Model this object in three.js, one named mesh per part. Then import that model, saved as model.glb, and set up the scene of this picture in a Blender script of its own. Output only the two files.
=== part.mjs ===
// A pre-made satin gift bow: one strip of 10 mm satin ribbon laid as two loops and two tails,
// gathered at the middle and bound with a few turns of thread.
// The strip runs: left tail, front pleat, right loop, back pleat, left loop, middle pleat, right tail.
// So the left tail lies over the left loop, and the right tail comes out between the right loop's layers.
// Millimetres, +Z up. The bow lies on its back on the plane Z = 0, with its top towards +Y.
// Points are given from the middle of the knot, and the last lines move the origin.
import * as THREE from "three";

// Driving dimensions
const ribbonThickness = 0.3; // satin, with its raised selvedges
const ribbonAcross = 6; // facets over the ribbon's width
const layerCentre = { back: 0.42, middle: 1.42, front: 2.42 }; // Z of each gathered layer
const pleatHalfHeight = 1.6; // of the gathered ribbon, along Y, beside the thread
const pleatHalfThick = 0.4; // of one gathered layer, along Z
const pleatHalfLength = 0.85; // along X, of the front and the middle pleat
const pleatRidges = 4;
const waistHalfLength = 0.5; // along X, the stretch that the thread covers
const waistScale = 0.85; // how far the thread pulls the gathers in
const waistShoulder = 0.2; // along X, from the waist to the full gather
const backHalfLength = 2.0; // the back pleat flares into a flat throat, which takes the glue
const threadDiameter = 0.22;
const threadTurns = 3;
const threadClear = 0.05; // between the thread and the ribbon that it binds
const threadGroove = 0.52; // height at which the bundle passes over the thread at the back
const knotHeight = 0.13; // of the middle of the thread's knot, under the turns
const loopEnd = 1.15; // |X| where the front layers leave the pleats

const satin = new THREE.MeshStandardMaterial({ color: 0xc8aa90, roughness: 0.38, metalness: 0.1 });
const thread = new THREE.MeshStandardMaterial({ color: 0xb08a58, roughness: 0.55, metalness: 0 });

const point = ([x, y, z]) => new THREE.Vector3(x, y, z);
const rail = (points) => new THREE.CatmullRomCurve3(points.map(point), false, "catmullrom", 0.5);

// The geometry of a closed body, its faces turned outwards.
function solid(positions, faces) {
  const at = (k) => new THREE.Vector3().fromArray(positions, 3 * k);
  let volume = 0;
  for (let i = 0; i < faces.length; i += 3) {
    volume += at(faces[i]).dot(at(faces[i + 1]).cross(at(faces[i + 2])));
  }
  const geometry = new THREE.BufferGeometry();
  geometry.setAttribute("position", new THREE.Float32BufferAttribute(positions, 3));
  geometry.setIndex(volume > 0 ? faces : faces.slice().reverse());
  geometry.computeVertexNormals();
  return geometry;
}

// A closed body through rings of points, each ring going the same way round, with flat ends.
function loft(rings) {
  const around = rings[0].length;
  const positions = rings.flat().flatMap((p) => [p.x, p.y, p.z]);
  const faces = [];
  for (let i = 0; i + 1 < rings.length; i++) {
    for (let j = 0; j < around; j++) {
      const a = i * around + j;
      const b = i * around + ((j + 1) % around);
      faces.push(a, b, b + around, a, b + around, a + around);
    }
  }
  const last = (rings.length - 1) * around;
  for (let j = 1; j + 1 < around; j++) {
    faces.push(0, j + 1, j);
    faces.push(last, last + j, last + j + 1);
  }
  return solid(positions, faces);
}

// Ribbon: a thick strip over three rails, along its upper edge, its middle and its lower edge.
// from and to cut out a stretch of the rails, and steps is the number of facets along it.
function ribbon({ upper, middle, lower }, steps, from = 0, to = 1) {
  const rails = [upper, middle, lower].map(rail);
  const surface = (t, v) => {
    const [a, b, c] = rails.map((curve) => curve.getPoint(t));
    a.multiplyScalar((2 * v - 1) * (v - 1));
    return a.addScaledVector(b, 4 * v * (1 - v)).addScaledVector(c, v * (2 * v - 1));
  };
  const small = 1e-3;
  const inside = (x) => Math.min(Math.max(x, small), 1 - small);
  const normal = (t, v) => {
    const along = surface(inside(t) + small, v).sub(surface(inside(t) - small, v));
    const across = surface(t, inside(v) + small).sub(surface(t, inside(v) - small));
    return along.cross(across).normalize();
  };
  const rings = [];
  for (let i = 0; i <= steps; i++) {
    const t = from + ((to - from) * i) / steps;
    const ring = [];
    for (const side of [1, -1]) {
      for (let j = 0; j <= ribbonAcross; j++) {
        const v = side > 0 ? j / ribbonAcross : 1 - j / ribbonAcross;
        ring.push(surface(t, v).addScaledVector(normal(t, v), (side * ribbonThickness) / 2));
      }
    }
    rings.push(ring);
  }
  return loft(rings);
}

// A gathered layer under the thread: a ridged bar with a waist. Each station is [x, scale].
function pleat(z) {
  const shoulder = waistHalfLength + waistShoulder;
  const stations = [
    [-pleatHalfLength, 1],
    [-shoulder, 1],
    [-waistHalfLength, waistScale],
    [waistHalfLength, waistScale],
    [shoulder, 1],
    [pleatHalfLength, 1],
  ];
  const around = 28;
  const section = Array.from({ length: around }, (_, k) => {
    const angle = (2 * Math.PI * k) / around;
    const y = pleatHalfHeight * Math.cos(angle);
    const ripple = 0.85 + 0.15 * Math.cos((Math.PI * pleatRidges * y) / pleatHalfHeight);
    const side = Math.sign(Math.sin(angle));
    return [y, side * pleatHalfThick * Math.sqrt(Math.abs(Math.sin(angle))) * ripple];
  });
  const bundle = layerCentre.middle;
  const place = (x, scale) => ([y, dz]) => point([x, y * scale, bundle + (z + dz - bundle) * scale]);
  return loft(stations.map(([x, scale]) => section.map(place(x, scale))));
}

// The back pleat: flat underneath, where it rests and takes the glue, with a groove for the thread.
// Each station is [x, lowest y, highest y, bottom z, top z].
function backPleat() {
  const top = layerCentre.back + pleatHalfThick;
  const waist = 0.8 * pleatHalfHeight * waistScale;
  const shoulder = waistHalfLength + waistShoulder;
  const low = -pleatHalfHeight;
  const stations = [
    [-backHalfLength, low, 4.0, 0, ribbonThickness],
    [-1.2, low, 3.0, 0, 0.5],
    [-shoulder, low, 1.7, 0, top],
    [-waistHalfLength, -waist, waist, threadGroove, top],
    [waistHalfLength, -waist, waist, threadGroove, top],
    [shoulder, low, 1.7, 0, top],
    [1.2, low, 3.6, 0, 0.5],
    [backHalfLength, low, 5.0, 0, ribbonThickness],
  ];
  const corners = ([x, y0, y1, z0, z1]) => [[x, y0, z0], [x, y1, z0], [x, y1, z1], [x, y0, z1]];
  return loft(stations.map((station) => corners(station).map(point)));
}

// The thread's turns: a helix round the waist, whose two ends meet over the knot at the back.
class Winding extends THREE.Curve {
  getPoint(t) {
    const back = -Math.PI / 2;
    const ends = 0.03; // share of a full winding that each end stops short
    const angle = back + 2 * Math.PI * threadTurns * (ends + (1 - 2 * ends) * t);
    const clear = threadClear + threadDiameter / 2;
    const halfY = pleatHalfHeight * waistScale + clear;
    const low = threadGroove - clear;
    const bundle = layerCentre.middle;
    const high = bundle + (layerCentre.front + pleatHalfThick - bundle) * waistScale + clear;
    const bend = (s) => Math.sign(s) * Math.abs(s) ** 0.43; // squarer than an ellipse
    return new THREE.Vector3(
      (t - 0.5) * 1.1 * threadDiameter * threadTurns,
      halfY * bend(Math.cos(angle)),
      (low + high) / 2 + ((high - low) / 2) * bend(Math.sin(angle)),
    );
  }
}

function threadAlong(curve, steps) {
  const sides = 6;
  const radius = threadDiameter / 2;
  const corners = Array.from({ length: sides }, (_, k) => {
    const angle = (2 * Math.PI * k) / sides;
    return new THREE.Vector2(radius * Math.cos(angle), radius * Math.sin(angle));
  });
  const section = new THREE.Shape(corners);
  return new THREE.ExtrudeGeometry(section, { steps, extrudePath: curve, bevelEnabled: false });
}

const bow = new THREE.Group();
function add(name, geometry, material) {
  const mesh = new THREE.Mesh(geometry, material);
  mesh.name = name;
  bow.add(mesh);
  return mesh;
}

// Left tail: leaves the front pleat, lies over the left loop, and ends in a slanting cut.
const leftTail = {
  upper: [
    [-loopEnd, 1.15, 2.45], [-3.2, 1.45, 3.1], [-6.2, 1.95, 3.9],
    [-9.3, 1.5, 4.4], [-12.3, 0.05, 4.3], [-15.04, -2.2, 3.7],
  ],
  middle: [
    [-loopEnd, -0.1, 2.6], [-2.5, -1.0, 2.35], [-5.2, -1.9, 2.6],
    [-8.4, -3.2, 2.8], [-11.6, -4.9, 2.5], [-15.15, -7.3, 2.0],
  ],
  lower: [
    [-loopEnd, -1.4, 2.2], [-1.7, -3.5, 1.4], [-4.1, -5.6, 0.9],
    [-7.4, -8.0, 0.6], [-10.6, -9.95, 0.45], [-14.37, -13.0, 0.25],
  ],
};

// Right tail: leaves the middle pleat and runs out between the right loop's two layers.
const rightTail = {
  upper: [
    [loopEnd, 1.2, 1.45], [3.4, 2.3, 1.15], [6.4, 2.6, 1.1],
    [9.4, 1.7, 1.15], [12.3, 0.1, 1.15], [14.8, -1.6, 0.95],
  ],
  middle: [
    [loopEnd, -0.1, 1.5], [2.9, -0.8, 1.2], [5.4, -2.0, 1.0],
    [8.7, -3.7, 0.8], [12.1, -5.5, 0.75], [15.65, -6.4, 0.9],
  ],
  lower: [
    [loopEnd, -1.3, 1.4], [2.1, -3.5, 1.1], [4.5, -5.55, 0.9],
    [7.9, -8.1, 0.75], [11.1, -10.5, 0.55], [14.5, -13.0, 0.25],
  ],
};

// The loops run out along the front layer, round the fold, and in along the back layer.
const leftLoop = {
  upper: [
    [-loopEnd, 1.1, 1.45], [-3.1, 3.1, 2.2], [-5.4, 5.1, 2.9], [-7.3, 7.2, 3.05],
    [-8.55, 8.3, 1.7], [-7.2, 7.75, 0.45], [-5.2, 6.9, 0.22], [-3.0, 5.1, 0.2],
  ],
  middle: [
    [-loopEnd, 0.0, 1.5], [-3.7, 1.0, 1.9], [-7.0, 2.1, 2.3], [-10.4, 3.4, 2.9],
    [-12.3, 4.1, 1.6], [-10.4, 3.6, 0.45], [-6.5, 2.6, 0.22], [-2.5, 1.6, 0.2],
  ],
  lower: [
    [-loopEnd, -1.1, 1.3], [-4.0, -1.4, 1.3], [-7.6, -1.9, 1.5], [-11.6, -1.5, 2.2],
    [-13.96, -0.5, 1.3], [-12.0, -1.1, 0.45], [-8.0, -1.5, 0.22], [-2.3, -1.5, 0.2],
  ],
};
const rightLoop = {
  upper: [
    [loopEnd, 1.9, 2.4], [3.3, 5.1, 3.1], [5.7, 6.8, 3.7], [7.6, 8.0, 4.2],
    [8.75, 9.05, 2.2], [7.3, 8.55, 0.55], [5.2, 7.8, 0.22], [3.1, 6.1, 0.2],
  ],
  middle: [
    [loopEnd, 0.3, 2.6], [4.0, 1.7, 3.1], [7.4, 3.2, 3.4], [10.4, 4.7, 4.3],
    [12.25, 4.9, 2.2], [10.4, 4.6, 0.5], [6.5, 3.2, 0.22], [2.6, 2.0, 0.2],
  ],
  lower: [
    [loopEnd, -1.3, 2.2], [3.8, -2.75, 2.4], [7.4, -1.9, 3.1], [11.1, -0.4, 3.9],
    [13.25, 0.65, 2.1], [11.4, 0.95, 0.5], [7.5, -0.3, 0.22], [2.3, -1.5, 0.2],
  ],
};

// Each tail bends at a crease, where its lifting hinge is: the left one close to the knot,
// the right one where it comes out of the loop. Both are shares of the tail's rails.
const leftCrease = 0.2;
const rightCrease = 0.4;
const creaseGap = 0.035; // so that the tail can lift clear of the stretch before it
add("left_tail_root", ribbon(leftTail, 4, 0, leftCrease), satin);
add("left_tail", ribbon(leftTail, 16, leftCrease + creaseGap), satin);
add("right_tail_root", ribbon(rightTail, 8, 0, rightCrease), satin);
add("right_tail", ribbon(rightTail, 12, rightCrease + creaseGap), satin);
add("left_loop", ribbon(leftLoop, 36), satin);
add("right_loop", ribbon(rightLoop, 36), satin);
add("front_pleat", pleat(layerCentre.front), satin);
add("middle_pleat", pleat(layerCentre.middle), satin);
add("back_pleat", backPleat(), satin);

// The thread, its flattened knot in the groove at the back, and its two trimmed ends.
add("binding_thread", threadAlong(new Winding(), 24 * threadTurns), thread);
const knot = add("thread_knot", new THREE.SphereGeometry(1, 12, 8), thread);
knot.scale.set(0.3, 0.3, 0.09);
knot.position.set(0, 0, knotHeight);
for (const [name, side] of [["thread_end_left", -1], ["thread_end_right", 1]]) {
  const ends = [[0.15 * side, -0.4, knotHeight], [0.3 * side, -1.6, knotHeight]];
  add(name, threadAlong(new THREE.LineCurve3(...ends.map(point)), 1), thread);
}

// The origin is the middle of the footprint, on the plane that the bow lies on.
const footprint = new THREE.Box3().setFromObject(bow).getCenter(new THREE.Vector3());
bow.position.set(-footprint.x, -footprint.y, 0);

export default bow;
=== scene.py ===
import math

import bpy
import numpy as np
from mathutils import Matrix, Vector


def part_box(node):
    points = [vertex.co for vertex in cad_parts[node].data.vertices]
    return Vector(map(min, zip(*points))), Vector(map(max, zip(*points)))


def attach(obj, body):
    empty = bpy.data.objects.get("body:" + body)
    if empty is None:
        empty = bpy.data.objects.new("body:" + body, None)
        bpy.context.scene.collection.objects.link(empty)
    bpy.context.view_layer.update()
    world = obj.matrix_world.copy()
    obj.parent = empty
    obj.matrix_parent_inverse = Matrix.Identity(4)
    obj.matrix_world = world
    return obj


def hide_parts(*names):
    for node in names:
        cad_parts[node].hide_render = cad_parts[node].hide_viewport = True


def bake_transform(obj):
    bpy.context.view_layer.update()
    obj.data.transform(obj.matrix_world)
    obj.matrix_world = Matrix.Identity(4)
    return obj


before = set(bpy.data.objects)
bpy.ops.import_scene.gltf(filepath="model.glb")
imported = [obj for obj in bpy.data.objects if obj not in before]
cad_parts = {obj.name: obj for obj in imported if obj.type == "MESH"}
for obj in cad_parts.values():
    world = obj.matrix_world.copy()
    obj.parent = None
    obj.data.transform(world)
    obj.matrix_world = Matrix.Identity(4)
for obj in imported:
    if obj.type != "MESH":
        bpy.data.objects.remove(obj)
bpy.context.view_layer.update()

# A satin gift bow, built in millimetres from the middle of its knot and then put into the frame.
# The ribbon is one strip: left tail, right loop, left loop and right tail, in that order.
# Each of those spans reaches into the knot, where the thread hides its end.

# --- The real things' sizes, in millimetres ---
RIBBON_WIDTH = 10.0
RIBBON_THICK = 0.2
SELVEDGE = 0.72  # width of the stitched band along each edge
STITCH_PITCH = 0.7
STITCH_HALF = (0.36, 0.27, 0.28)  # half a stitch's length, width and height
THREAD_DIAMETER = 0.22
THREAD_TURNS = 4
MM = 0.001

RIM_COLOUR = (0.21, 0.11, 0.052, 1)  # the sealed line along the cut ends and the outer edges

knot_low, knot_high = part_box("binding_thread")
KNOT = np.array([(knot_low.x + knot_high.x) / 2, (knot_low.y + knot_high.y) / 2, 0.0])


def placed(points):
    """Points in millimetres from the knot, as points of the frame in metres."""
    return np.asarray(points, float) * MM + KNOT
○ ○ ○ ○
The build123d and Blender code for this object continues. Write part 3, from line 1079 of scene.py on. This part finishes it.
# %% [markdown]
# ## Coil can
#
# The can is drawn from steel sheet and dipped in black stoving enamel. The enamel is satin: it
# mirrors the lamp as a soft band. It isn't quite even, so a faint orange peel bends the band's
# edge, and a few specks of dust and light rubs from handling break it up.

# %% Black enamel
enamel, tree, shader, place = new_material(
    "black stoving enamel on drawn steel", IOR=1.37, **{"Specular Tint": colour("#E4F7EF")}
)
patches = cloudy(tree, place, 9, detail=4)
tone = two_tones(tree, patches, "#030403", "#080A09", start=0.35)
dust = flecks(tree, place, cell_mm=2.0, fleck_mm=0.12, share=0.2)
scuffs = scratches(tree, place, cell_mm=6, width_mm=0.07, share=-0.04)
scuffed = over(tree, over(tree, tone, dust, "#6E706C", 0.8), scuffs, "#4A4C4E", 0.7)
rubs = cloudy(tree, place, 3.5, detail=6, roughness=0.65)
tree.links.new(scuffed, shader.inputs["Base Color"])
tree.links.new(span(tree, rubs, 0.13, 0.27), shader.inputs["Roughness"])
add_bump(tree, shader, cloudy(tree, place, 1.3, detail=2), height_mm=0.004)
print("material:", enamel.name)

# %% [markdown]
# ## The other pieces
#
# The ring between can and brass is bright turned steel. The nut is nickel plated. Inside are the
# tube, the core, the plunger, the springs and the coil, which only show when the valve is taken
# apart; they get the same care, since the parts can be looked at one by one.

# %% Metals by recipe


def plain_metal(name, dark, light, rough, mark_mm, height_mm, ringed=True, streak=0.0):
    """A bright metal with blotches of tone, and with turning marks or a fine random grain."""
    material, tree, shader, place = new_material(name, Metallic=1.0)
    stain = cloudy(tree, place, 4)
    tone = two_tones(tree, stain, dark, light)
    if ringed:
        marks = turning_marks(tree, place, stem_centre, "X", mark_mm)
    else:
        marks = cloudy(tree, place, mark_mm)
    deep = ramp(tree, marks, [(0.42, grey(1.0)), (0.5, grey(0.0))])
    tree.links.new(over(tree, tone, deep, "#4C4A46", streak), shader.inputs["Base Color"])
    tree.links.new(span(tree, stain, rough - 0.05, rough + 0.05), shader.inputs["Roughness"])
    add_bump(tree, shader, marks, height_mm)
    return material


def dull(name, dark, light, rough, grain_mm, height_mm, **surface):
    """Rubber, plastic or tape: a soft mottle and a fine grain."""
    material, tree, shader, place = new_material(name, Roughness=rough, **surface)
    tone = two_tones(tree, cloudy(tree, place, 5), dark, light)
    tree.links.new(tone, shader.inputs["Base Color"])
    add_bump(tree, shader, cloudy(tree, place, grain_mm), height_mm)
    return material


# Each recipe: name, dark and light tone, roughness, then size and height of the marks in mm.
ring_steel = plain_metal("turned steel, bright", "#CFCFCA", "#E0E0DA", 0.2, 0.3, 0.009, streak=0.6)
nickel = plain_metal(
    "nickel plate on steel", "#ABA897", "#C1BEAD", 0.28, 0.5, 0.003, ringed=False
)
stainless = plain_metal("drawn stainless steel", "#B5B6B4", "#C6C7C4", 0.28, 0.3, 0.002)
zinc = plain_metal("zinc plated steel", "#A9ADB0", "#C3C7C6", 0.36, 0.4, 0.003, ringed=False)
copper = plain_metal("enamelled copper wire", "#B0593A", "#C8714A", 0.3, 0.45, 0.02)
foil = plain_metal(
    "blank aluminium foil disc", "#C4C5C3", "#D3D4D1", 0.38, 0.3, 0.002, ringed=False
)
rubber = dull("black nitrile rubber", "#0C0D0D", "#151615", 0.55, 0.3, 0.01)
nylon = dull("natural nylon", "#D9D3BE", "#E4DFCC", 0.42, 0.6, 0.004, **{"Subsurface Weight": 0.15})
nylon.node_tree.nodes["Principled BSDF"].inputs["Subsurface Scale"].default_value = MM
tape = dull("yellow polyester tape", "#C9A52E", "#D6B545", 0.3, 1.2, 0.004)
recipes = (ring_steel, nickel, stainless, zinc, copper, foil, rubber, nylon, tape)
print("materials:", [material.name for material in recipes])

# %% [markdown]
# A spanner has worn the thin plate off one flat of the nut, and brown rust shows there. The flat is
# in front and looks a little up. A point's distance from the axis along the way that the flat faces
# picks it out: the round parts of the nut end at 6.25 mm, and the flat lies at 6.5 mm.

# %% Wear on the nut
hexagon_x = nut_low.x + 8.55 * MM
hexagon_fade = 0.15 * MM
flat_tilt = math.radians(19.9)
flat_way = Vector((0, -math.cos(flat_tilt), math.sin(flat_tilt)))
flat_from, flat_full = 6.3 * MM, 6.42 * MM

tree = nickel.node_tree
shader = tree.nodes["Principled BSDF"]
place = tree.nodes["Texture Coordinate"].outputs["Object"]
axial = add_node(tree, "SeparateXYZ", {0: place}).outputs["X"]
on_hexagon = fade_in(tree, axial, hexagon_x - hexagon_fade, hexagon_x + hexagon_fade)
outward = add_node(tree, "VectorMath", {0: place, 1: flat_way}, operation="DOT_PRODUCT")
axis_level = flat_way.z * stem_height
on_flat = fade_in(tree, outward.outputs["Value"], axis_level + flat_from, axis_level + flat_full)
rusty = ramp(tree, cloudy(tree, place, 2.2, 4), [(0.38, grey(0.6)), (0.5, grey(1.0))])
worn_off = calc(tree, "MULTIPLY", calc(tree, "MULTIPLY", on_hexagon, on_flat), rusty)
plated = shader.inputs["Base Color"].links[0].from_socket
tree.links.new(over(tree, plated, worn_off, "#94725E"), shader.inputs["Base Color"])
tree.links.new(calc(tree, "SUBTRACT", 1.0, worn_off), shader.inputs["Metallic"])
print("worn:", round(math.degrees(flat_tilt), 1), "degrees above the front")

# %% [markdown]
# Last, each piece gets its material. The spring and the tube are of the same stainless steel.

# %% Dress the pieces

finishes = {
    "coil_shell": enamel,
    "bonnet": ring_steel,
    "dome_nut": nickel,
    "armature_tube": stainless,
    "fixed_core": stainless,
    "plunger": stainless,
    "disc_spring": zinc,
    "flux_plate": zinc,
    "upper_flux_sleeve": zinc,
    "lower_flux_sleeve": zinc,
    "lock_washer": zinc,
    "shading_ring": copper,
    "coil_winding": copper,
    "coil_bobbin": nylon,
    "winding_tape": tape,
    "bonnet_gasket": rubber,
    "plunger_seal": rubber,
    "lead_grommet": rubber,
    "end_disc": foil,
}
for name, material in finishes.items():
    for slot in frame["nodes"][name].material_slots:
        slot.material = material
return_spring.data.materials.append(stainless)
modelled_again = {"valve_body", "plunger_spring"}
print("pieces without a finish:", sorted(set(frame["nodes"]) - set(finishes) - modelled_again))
○ ○ ○ ○
### Set problem
Transcribe the lines above from the one with "bow lies on." through the one with "# Each of those". Include both ends and leave out every other line.

### Expected output
// The origin is the middle of the footprint, on the plane that the bow lies on.
const footprint = new THREE.Box3().setFromObject(bow).getCenter(new THREE.Vector3());
bow.position.set(-footprint.x, -footprint.y, 0);

export default bow;
=== scene.py ===
import math

import bpy
import numpy as np
from mathutils import Matrix, Vector


def part_box(node):
    points = [vertex.co for vertex in cad_parts[node].data.vertices]
    return Vector(map(min, zip(*points))), Vector(map(max, zip(*points)))


def attach(obj, body):
    empty = bpy.data.objects.get("body:" + body)
    if empty is None:
        empty = bpy.data.objects.new("body:" + body, None)
        bpy.context.scene.collection.objects.link(empty)
    bpy.context.view_layer.update()
    world = obj.matrix_world.copy()
    obj.parent = empty
    obj.matrix_parent_inverse = Matrix.Identity(4)
    obj.matrix_world = world
    return obj


def hide_parts(*names):
    for node in names:
        cad_parts[node].hide_render = cad_parts[node].hide_viewport = True


def bake_transform(obj):
    bpy.context.view_layer.update()
    obj.data.transform(obj.matrix_world)
    obj.matrix_world = Matrix.Identity(4)
    return obj


before = set(bpy.data.objects)
bpy.ops.import_scene.gltf(filepath="model.glb")
imported = [obj for obj in bpy.data.objects if obj not in before]
cad_parts = {obj.name: obj for obj in imported if obj.type == "MESH"}
for obj in cad_parts.values():
    world = obj.matrix_world.copy()
    obj.parent = None
    obj.data.transform(world)
    obj.matrix_world = Matrix.Identity(4)
for obj in imported:
    if obj.type != "MESH":
        bpy.data.objects.remove(obj)
bpy.context.view_layer.update()

# A satin gift bow, built in millimetres from the middle of its knot and then put into the frame.
# The ribbon is one strip: left tail, right loop, left loop and right tail, in that order.
# Each of those spans reaches into the knot, where the thread hides its end.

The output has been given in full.